Koulibaly began his career in France, where he joined Metz’s youth academy in 2009. He progressed to the first team squad and made his debut at the age of 19; it was clear early on to his manager Dominique Bijotat that the player was going in the right direction. “He was a step ahead of the others in understanding the game (and) listening,” Bijotat later reflected. “At that age, it was very impressive.”

Ultimately Koulibaly would make over 40 appearances for the club, captaining them in the process before joining Genk in 2012. He became one of many players to develop with the Belgian side before moving on to bigger things, signing for Napoli two years later.

To those that have followed the 26-year-old’s career in Italy, it has not always been smooth sailing. His debut campaign was littered with eye-opening mistakes – his positioning and possession game were not at the level required. Rafa Benítez, renowned for his strategising, was unable to maximise the centre-backs talents, leading to rumours that the player would be sold in the summer of 2015.

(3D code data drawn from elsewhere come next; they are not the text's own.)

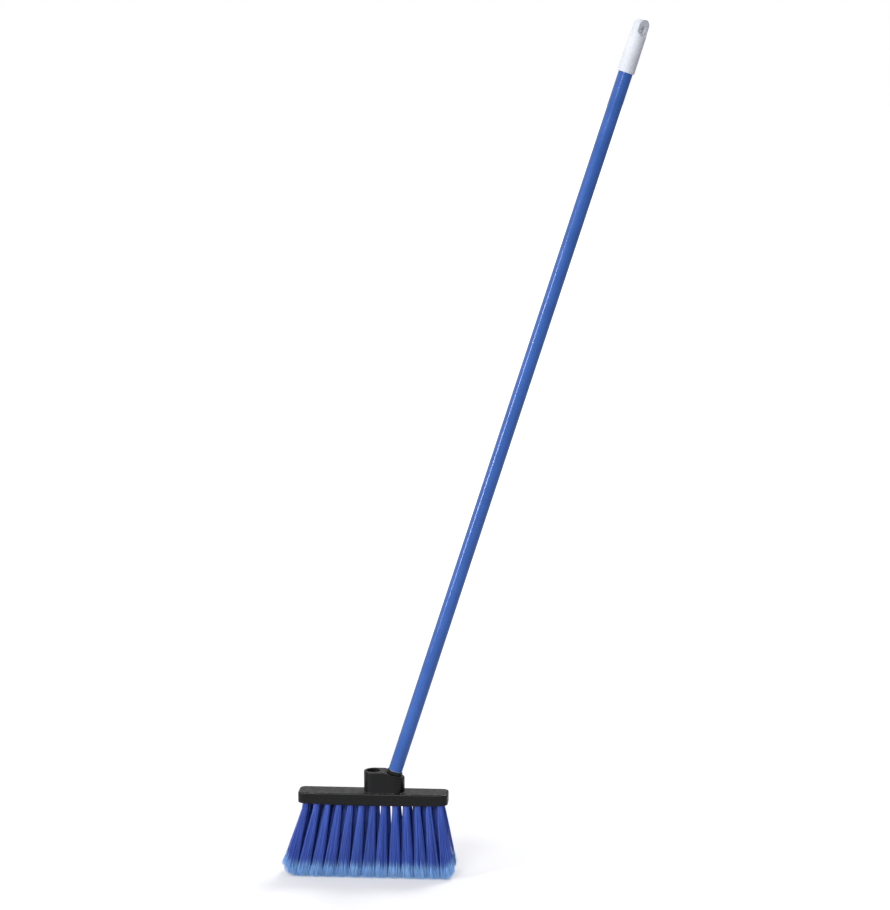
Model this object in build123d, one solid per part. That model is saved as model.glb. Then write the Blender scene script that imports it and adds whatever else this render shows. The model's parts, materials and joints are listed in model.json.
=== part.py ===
from build123d import *
import os

# Upright broom with an angled handle, in millimetres.
# The origin is on the floor under the middle of the block. X runs along the block and Z is up.
# The handle leans towards +X.

# Block
block_length = 228.6
block_depth = 39.0
block_top_z = 130.0
underside_mid_z = 111.3
underside_end_z = 113.4
block_corner_radius = 9.0
block_top_edge_radius = 2.5
block_bottom_edge_radius = 1.2

# Boss on top of the block, which holds the two handle sockets
boss_left_x = -14.5
boss_right_x = 47.7
boss_depth = 31.6
boss_top_z = 162.3
boss_edge_radius = 1.6
boss_base_radius = 1.1

# Handle axis, which leaves the boss at the middle of the angled socket's mouth
handle_lean = 17.7
mouth_x = 31.72
mouth_z = 157.6
straight_socket_x = 0.0

# Coarse handle thread, five turns to the inch
thread_pitch = 5.08
male_root_radius = 7.2
male_crest_radius = 9.35
male_root_half_width = 0.8
male_crest_half_width = 0.45
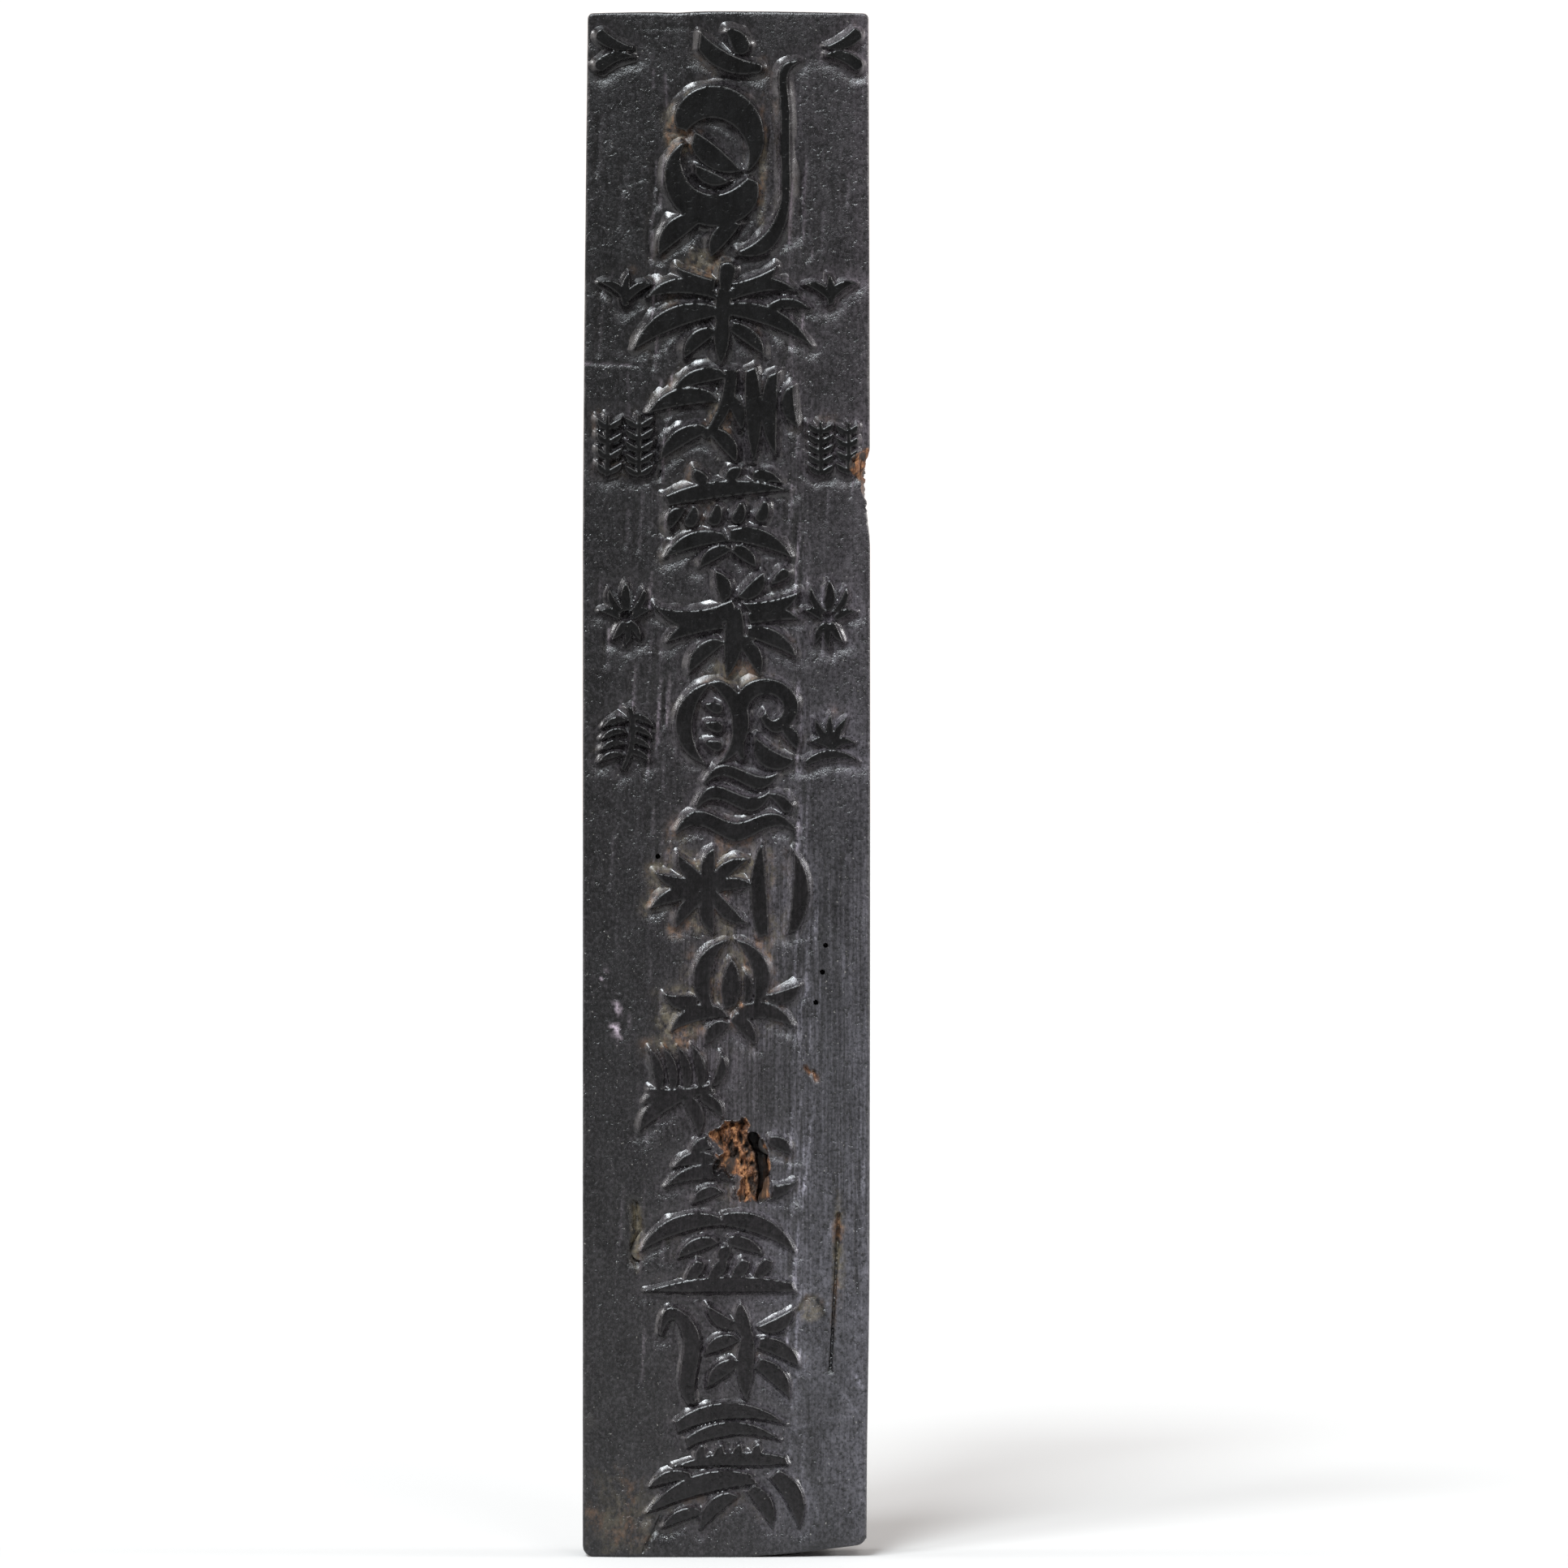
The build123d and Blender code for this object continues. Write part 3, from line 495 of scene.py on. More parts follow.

Norwich City and Southampton were among the interested parties, but Koulibaly stayed put. Benítez moved on and was replaced by Maurizio Sarri, who would transform the defender's career. Less than three years on and he’s regarded as one of the finest central defenders in the world. He’s also coveted by some of the biggest teams in Europe.


During his early days with Napoli, the most obvious weakness in Koulibaly’s game was his decision-making. He didn’t know when or where to pass and was often intercepted as a result. He dithered, gave possession away cheaply and was regularly caught out of position. In short, he was highly error-prone.

Sarri has been able to turn the player’s fortunes around, however, primarily because his tactics suit the player’s strengths. A forceful, aggressive and physical centre-back, Koulibaly is well-suited to his side’s high pressing game. On top of that, he is extremely fast, meaning he is able to get back and cover even if the opposition play the ball over the top or in behind Napoli’s high defensive line.

If the 26-year-old’s defensive work goes unnoticed due to his side’s style of play, his passing game does not. He is one-quarter of a left-hand side also featuring Faouzi Ghoulam, a higher proportion than any other Serie A team – of the team’s attacks come down this side.

Koulibaly is the main starting point on the left, and he is highly effective in the role. Comfortable on the ball, he is able to drive forward into midfield, beat opposition men and provoke pressure. Alternatively, he is capable of scything passes through the opposition’s defensive block, and he also understands how to combine efficiently with team-mates to work an opening.

To underline his quality in possession, only one player in Europe’s top five leagues has averaged more successful passes per 90 minutes this term – Manchester City’s Nicolas Otamendi.


With his enticing mix of immense strength, real pace, aggression on and off the ball, superb control and a fine passing range, Koulibaly is a must-sign for all top clubs, across all of Europe’s five major leagues. They haven’t been linked, but Bayern Munich, Paris Saint-Germain, Real Madrid and Manchester United would all be better off for his presence in their starting line-ups.

The question, therefore, isn’t should Premier League teams sign him, but could they? The window of opportunity to bring the player in for a modest fee is long gone – two years ago he was considered expendable by Napoli, who had just finished fifth in Serie A; now he is a key player for a side currently sitting second in Italy’s top flight.

Koulibaly also extended his contract last year, agreeing a deal to take him to 2021. So if any serious English suitors wish to sign him, they should be prepared to part with large sums of money. Fortunately, given there is an argument to be made that the player is the best around in his position, his signature would be worth the outlay.